In the early 1900s Phipps was among the largest conservatories in the world. The original conservatory had nine rooms. The Palm Court is the centerpiece of Phipps, and is 65 feet tall at its highest point and is a tropical paradise. Henry Phipps gifted the city with an addition to Phipps, adding a South Conservatory between 1896 and 1897. Originally a large expanse, it was subdivided in the late 1930s and is now home to the Gallery and Tropical Fruit & Spice Room. In 1902, Henry Phipps funded the Cacti House, where desert plants grew to enormous height under the glass and Pittsburgh sun. Today the Cacti House is known as the Desert Room. An aquatic garden was added around 1910.
Other Pittsburgh businessmen generously donated to the Conservatory. In 1931, Charles D. Armstrong, owner of the Armstrong Cork Company, bestowed Phipps with 800 rare orchids valued at the time at $50,000, which bolstered Phipps’ reputation as one of the best conservatories in the nation if not the world. Inspired by an engraving found in a 17th century botanical art book Hortus Floridus, Phipps opened the Cloister Garden in 1939. A second pond was also constructed that year. In 1966, the Cloister Garden was redesigned as the Parterre de Broderie, French for “embroidery on earth.” In 1976, Phipps earned a spot on the National Register of Historic Places.
Phipps celebrated its 50th Anniversary in 1943. Record numbers of visitors toured the conservatory. Admission was free at that time. In 1952, the Pittsburgh Foundation gave a large electric fountain to the conservatory. It was installed in the Victoria Room. Schenley High School students refurbished the fountain in 1991, but in 1993 it was replaced by a programmable one.

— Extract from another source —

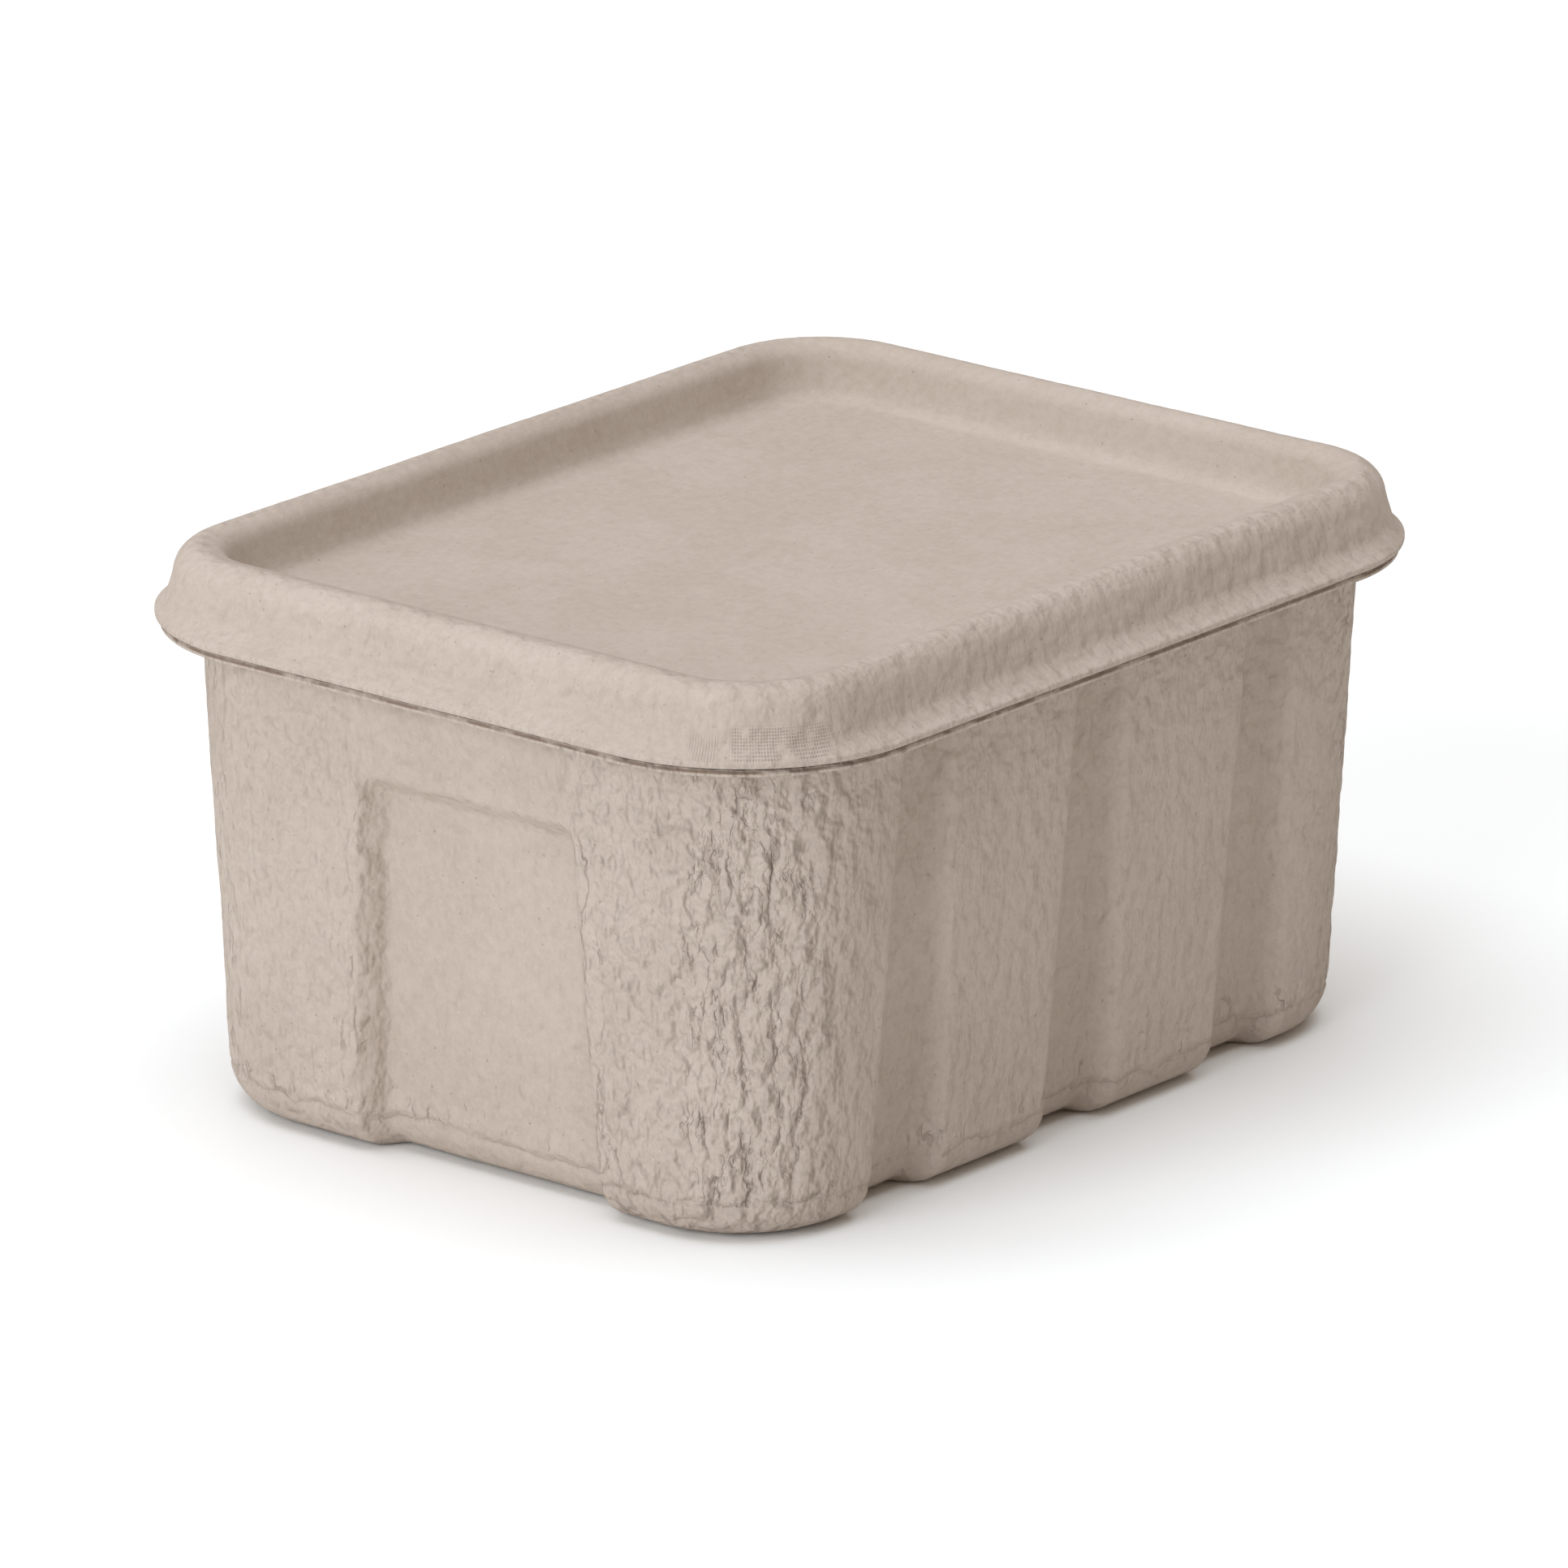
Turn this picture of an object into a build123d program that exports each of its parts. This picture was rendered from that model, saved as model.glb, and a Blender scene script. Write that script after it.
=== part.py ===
from build123d import *
import os
from math import cos, radians, sin

# Deep moulded-fibre egg carton: a fluted tub, a lift-off lid and the cell tray between them.
# All sizes are in millimetres. +Z is up, +X runs along the long side, and the origin is the
# centre of the underside, on the table.

# Outline shared by the lid's lip and the tub's flange
lip_length = 205.0
lip_width = 161.0
lip_corner = 36.0
lip_height = 92.0

# Sheet thicknesses
tub_wall = 1.5
lid_wall = 1.2
tray_wall = 1.5

# Tub: the wall stands in from the lip by these insets and leans with the mould's draft
top_inset = 7.25
base_inset = 12.5
top_corner = 31.6
base_corner = 25.5
bottom_round = 8.2
flange_inset = 0.9
flange_top = 91.7
bead_top = 96.0
bead_lean = 0.3

# Flutes: three upright channels between the egg columns, on both long walls
flute_pitch = 49.2
flute_top_half_width = 6.7
flute_base_half_width = 10.3
flute_top_depth = 3.5
flute_base_depth = 5.1
flute_side_run = 2.6

# End panels: one wide sunk panel in each short wall, with a ledge above it
panel_half_width = 24.0
panel_side_run = 3.2
panel_depth = 4.6
panel_floor_top = 69.5
ledge_top = 73.5

# Lid: the flange flares from the lip to a kink, then a rim climbs to a rounded crest
lip_edge = 1.0
lip_edge_width = 0.4
flare_inset = 2.4
flare_height = 94.0
flare_corner = 30.25
kink_inset = 4.8
kink_height = 95.3
kink_corner = 24.5
rim_inset = 6.15
rim_height = 99.9
rim_corner = 23.2
crest_round = 5.1
# Recess in the lid's top: each row is an (inset, drop from the crest, corner radius)
recess_profile = [(12.2, 0.0, 17.5), (13.9, 0.4, 16.0), (15.3, 1.7, 14.8), (17.3, 6.6, 13.2)]
# and then each row is an (inset, height over the recess floor, corner radius)
recess_foot = [(18.5, 1.0, 12.4), (20.5, 0.0, 11.0)]
recess_floor = 95.3
# The lid's underside moves in by these shares of the sheet where the flare slopes
kink_share = 0.7
flare_share = 0.2

# Cell tray: a basin whose rim lies on the ledges of the end walls
pitch_x = 43.4
pitch_y = 44.0
columns = 4
rows = 3
row_letters = "abc"
cup_floor = 28.0
saddle_height = 51.5
rim_rest = 74.4
cup_mouth_radius = 19.4
# Egg cup: each row is a (share of its depth, share of its mouth radius)
cup_profile = [(0.0, 0.40), (0.06, 0.56), (0.22, 0.74), (0.50, 0.90), (1.0, 1.0)]
post_base_radius = 8.6
post_top_radius = 3.4
tray_rim_length = 183.6
tray_rim_width = 140.2
tray_rim_corner = 28.5
rim_ledge_x = 4.5
rim_ledge_y = 4.2
basin_corner = 20.0
basin_lean = 1.5
notch_half_width = 9.8
notch_depth = 3.8

# Quarter-round profiles are stepped at these angles
round_steps = [0, 22.5, 45, 67.5, 90]
# Cutters run past the faces they cut by this much
past = 1.0
# and the lid's hollow leaves this much of its lip uncut
sliver = 0.05


def blend_up(low, high, height):
    """Value at a height on the tub wall, from low at the table to high under the lip."""
    return low + (high - low) * height / lip_height


def outline_stack(sections):
    """Solid through rounded rectangles, each an (inset from the lip, height, corner radius)."""
    with BuildPart() as block:
        for inset, height, corner in sections:
            with BuildSketch(Plane.XY.offset(height)):
                RectangleRounded(lip_length - 2 * inset, lip_width - 2 * inset, corner)
        loft(ruled=True)
    return block.part


def wall_sections(skin, height_limit):
    """Sections of the tub wall, skin deep inside its outer face, from the floor up."""
    bend = bottom_round - skin
    sections = []
    for angle in round_steps:
        height = skin + bend * (1 - cos(radians(angle)))
        pull_in = skin + bend * (1 - sin(radians(angle)))
        inset = blend_up(base_inset, top_inset, height) + pull_in
        corner = blend_up(base_corner, top_corner, height) - pull_in
        sections.append((inset, height, corner))
    top = blend_up(base_inset, top_inset, height_limit) + skin
    top_radius = blend_up(base_corner, top_corner, height_limit) - skin
    sections.append((top, height_limit, top_radius))
    return sections


def flute_cutter(centre, skin, sections):
    """Channel cut into the long wall at -Y: a trapezium in plan that widens to the floor."""
    with BuildPart() as cutter:
        for inset, height, _ in sections:
            mouth = blend_up(flute_base_half_width, flute_top_half_width, height) + skin
            depth = blend_up(flute_base_depth, flute_top_depth, height)
            face = -lip_width / 2 + inset
            run = flute_side_run * past / depth
            with BuildSketch(Plane.XY.offset(height)):
                with BuildLine():
                    Polyline(
                        (centre - mouth - run, face - past),
                        (centre + mouth + run, face - past),
                        (centre + mouth - flute_side_run, face + depth),
                        (centre - mouth + flute_side_run, face + depth),
                        close=True,
                    )
                make_face()
        loft(ruled=True)
    return cutter.part


def panel_cutter(skin, sections):
    """Wide sunk panel cut into the short wall at -X, closed at the top by a sloping ledge."""
    with BuildPart() as cutter:
        lower = [row for row in sections if row[1] < panel_floor_top]
        for height in (panel_floor_top + skin, ledge_top + skin):
            inset = blend_up(base_inset, top_inset, height) + skin
            lower.append((inset, height, 0))
        for inset, height, _ in lower:
            depth = panel_depth
            if height > panel_floor_top + skin:
                depth = -past / 2
            mouth = panel_half_width + skin
            face = -lip_length / 2 + inset
            run = panel_side_run * past / panel_depth
            with BuildSketch(Plane.XY.offset(height)):
                with BuildLine():
                    Polyline(
                        (face - past, -mouth - run),
                        (face + depth, -mouth + panel_side_run),
                        (face + depth, mouth - panel_side_run),
                        (face - past, mouth + run),
                        close=True,
                    )
                make_face()
        loft(ruled=True)
    return cutter.part


def fluted_block(skin, height_limit):
    """The tub's outer form, or with a skin the hollow inside it, flutes and panels included."""
    sections = wall_sections(skin, height_limit)
    body = outline_stack(sections)
    channels = [flute_cutter(step * flute_pitch, skin, sections) for step in (-1, 0, 1)]
    panel = panel_cutter(skin, sections)
    with BuildPart() as block:
        add(body)
        for channel in channels:
            add(channel, mode=Mode.SUBTRACT)
            add(channel.mirror(Plane.XZ), mode=Mode.SUBTRACT)
        add(panel, mode=Mode.SUBTRACT)
        add(panel.mirror(Plane.YZ), mode=Mode.SUBTRACT)
    return block.part


def lid_block(skin):
    """The lid's outer form, or with a skin the hollow under it, with the recess taken out."""
    if skin == 0:
        sections = [(0, lip_height, lip_corner), (0, lip_height + lip_edge, lip_corner)]
    else:
        sections = [
            (lip_edge_width, lip_height - past, lip_corner),
            (lip_edge_width, lip_height + sliver, lip_corner),
        ]
    sections.append((flare_inset + flare_share * skin, flare_height - skin, flare_corner))
    sections.append(
        (kink_inset + kink_share * skin, kink_height - skin, kink_corner - kink_share * skin)
    )
    bend = crest_round - skin
    for angle in round_steps:
        pull_in = skin + bend * (1 - cos(radians(angle)))
        height = rim_height + bend * sin(radians(angle))
        sections.append((rim_inset + pull_in, height, rim_corner - pull_in))
    crest = rim_height + bend
    # the recess, from above the crest down its soft inner wall to the flat panel
    mouth_inset, _, mouth_corner = recess_profile[0]
    recess = [(mouth_inset - skin, crest + past, mouth_corner + skin)]
    for inset, drop, corner in recess_profile:
        recess.append((inset - skin, crest - drop, corner + skin))
    for inset, rise, corner in recess_foot:
        recess.append((inset - skin, recess_floor - skin + rise, corner + skin))
    rim = outline_stack(sections)
    hollow = outline_stack(recess)
    with BuildPart() as block:
        add(rim)
        add(hollow, mode=Mode.SUBTRACT)
    return block.part


def cup_solid(skin):
    """One egg cup as a solid of round sections, grown by skin, with its mouth at the saddles."""
    depth = saddle_height - cup_floor
    with BuildPart() as cup:
        for share, width in cup_profile:
            height = cup_floor + share * depth
            if skin == 0 and share == 0:
                height += tray_wall
            if skin == 0 and share == 1:
                height += past
            with BuildSketch(Plane.XY.offset(height)):
                Circle(cup_mouth_radius * width + skin)
        loft(ruled=True)
    return cup.part


def post_solid(skin):
    """One tapering post as a solid, or with a skin the hollow inside it, open at the foot."""
    foot = saddle_height - tray_wall
    if skin:
        foot -= past
    with BuildPart() as post:
        with BuildSketch(Plane.XY.offset(foot)):
            Circle(post_base_radius - skin)
        with BuildSketch(Plane.XY.offset(rim_rest - skin)):
            Circle(post_top_radius - skin)
        loft(ruled=True)
    return post.part


def basin_solid(skin):
    """The tray's basin as a solid, or with a skin the room inside it, open at the rim."""
    levels = [(basin_lean, saddle_height - tray_wall + skin), (0, rim_rest + tray_wall)]
    if skin:
        levels.append((0, rim_rest + tray_wall + past))
    with BuildPart() as basin:
        for lean, height in levels:
            half_cut_x = rim_ledge_x + lean + skin
            half_cut_y = rim_ledge_y + lean + skin
            with BuildSketch(Plane.XY.offset(height)):
                RectangleRounded(
                    tray_rim_length - 2 * half_cut_x,
                    tray_rim_width - 2 * half_cut_y,
                    basin_corner - lean - skin,
                )
        loft(ruled=True)
    return basin.part


def cell_span(index, count, pitch, rim):
    """Where one cell starts and ends along a side of the tray; end cells run past the rim."""
    low = (index - count / 2) * pitch
    high = low + pitch
    if index == 0:
        low = -rim
    if index == count - 1:
        high = rim
    return low, high


# ---- tub -------------------------------------------------------------------------------------
tub_outside = fluted_block(0, flange_top)
tub_hollow = fluted_block(tub_wall, flange_top)
mouth_inset = top_inset + tub_wall
mouth_corner = top_corner - tub_wall
bead_foot = outline_stack(
    [(top_inset, flange_top - tub_wall, top_corner), (top_inset - bead_lean, bead_top, top_corner)]
)
bead_bore = outline_stack(
    [
        (mouth_inset, flange_top - past, mouth_corner),
        (mouth_inset - bead_lean, bead_top + past, mouth_corner),
    ]
)

with BuildPart() as tub:
    add(tub_outside)
    with BuildSketch(Plane.XY.offset(flange_top - tub_wall)):
        RectangleRounded(
            lip_length - 2 * flange_inset, lip_width - 2 * flange_inset, lip_corner - flange_inset
        )
    extrude(amount=tub_wall)
    add(bead_foot)
    add(tub_hollow, mode=Mode.SUBTRACT)
    add(bead_bore, mode=Mode.SUBTRACT)

# ---- lid -------------------------------------------------------------------------------------
lid_outside = lid_block(0)
lid_hollow = lid_block(lid_wall)

with BuildPart() as lid:
    add(lid_outside)
    add(lid_hollow, mode=Mode.SUBTRACT)

# ---- cell tray -------------------------------------------------------------------------------
cup_outside = cup_solid(tray_wall)
cup_inside = cup_solid(0)
post_outside = post_solid(0)
post_inside = post_solid(tray_wall)
basin_outside = basin_solid(0)
basin_inside = basin_solid(tray_wall)

with BuildPart() as tray_moulding:
    with BuildSketch(Plane.XY.offset(rim_rest)):
        RectangleRounded(tray_rim_length, tray_rim_width, tray_rim_corner)
    extrude(amount=tray_wall)
    # the rim steps round the backs of the flutes
    with Locations((0, 0, rim_rest)):
        with GridLocations(flute_pitch, tray_rim_width, columns - 1, 2):
            Box(2 * notch_half_width, 2 * notch_depth, 2 * past + 2 * tray_wall, mode=Mode.SUBTRACT)
    add(basin_outside)
    with GridLocations(pitch_x, pitch_y, columns, rows):
        add(cup_outside)
    add(basin_inside, mode=Mode.SUBTRACT)
    with GridLocations(pitch_x, pitch_y, columns, rows):
        add(cup_inside, mode=Mode.SUBTRACT)
    # hollow posts between the eggs, open underneath
    with GridLocations(pitch_x, pitch_y, columns - 1, rows - 1):
        add(post_outside)
    with GridLocations(pitch_x, pitch_y, columns - 1, rows - 1):
        add(post_inside, mode=Mode.SUBTRACT)

# The tray is one moulding. It is kept as one solid for each egg cell, cut through the posts and
# saddles, so that every cup stays open. The outer cells take in their stretch of the rim.
cells = {}
for column in range(columns):
    for row in range(rows):
        low_x, high_x = cell_span(column, columns, pitch_x, tray_rim_length)
        low_y, high_y = cell_span(row, rows, pitch_y, tray_rim_width)
        with BuildPart() as cell:
            add(tray_moulding.part)
            with Locations(((low_x + high_x) / 2, (low_y + high_y) / 2, rim_rest)):
                Box(high_x - low_x, high_y - low_y, 2 * rim_rest, mode=Mode.INTERSECT)
        cells[f"cell_{column + 1}{row_letters[row]}"] = cell

os.makedirs("parts", exist_ok=True)
for name, piece in {"tub": tub, "lid": lid, **cells}.items():
    piece.part.label = name
    export_step(piece.part, f"parts/{name}.step")
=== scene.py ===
"""Deep egg carton of moulded paper pulp: a fluted tub, a lift-off lid and the cell tray inside."""

import bmesh
import bpy
import numpy as np
from mathutils import Matrix, Vector


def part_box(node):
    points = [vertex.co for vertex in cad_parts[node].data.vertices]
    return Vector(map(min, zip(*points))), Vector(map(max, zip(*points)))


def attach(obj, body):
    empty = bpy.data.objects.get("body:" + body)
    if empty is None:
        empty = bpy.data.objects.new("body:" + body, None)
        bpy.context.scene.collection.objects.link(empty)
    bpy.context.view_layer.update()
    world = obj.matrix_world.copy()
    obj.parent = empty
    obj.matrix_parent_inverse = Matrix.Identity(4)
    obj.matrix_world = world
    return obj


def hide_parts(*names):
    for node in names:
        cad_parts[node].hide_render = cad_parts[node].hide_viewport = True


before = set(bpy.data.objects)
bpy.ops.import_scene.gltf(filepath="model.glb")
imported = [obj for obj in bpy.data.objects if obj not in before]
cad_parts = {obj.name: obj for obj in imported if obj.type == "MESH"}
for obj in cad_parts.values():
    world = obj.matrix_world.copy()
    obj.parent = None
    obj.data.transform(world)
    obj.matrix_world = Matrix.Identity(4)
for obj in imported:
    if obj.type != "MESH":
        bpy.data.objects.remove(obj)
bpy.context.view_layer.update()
tub_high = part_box("tub")[1]
lid_low, lid_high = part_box("lid")
cell_nodes = sorted(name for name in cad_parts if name.startswith("cell_"))
tray_low = np.min([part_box(name)[0] for name in cell_nodes], axis=0)
tray_high = np.max([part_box(name)[1] for name in cell_nodes], axis=0)

bl_info = {
    "name": "Moulded Pulp Egg Carton",
    "version": (1, 0, 0),
    "blender": (4, 5, 0),
    "location": "View3D > Sidebar > Egg Carton",
    "description": "Builds a tub, lid and cell tray of moulded paper pulp, and a stage to show them on",
    "category": "Object",
}

# Turns a value in millimetres into metres
MM = 0.001
# The steps of a quarter-round, as shares of a right angle
QUARTER = np.linspace(0.0, 1.0, 7)


# ---- settings --------------------------------------------------------------------------------
def length(name, default, description):
    """A length setting, in metres."""
    return bpy.props.FloatProperty(
        name=name,
        description=description,
        default=default,
        min=0.0,
        precision=5,
        unit="LENGTH",
        subtype="DISTANCE",
    )


def colour(name, default, description):
    """A colour setting, in linear red, green and blue."""
    return bpy.props.FloatVectorProperty(
        name=name, description=description, default=default, min=0.0, max=1.0, subtype="COLOR"
    )


def number(name, default, description, low=0.0):
    """A plain number setting."""
    return bpy.props.FloatProperty(name=name, description=description, default=default, min=low)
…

The Border Garden was reconfigured and is now the Serpentine Room, while the Outdoor Garden, which was a WPA project, was redesigned in 1986. It went from being a perennial garden to containing an array of gardens such as a medieval herb garden, medicinal plants, and a fern garden.
Phipps Conservatory, Inc assumed management and care when the conservatory celebrated its 100th Anniversary in 1993. They signed a 100 year lease with the City of Pittsburgh. Phipps now functions as a 501(c)3 non-profit organization.
For more than 100 years, visitors have enjoyed the splendor of Phipps Conservatory. Over the years the plants have grown and changed. The same could be said about the facility at Phipps. Much like a living organism the facility adapts and flourishes. Henry Phipps’s gift to Pittsburgh will truly be the gift that keeps on giving.